I remember a situation where I had two hours to decide on a packaging order before a rush processing deadline. Vendor A quoted $4,200. Vendor B quoted $3,800. Normally I'd run through my TCO checklist, but with the CEO waiting, I went with Vendor B based on price alone. We saved $400. What I didn't account for: Vendor B charged a $150 "setup" fee per SKU. We had eight SKUs. That's $1,200. Plus a $75 flat fee for "expedited processing" that was actually just standard processing (unfortunately). Total: $4,775. Vendor A's $4,200 was the final number.

The most frustrating part: I knew better. I had the checklist. I just didn't use it. That $575 mistake taught me that a transparent vendor isn't just a cost saver—they're a time saver, too. Because I don't have to spend hours digging through fine print.

The trust angle that actually matters

I've heard people say that trust in business is about reliability, or about quality. And sure, those matter. But from a procurement perspective, trust starts with pricing. When a vendor lists all fees upfront—even if the total looks higher—I know what I'm getting into. I can budget accurately. I can plan. There's no surprise phone call two weeks later asking for an extra $200 for "material surcharge."

This isn't about being a naive buyer. I've negotiated with 30+ vendors across packaging, logistics, and supplies. Some of them have been doing business for decades and still don't understand that hiding costs is a short-term win. The vendor who says "the price is the price, here's the breakdown" gets my repeat business. The one who says "our price is X, but let's see what extras come up"? I move on.

And before anyone says "but sometimes you have to compete on price": sure. I'm not saying cheap is bad. I'm saying transparent is better. If you give me a cheap quote and I can verify it's the total cost, I'm happy. That's rare, though. In my experience, cheap quotes are cheap because something is left out.

What I look for now

When I'm evaluating a vendor today—whether it's for cups, containers, or any other packaging need—I've developed a simple procurement policy: get three quotes minimum, and for each quote, ask explicitly: "What is not included in this price?" The vendors who can answer that immediately, without checking with a manager or sending a revised proposal, are the ones I trust. The ones who hesitate? They're probably hiding something.

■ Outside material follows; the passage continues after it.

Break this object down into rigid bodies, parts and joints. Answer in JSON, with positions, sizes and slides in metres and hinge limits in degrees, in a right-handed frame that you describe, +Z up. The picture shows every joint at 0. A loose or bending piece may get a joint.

I built a cost calculator after getting burned on hidden fees twice. It's just a spreadsheet, but it accounts for shipping, setup, minimums, rush fees, and any surcharges. I use it every time. And I'll tell you, the vendors who still come out ahead after that calculation? They're the ones I build relationships with. Not the cheapest. The real cheapest.

So here's my bottom line

I'm not a sales guru or a logistics expert. I'm a procurement manager who's been burned by "budget-friendly" estimates enough times to know better. Transparent pricing isn't about being nice. It's about being honest about the cost of doing business. And the vendors who practice it—like Dart Container, in my experience—are the ones I stick with. Because when I can see the total cost of a $4,200 annual contract without squinting, I can actually plan around it. And that saves me more money than any discount ever could.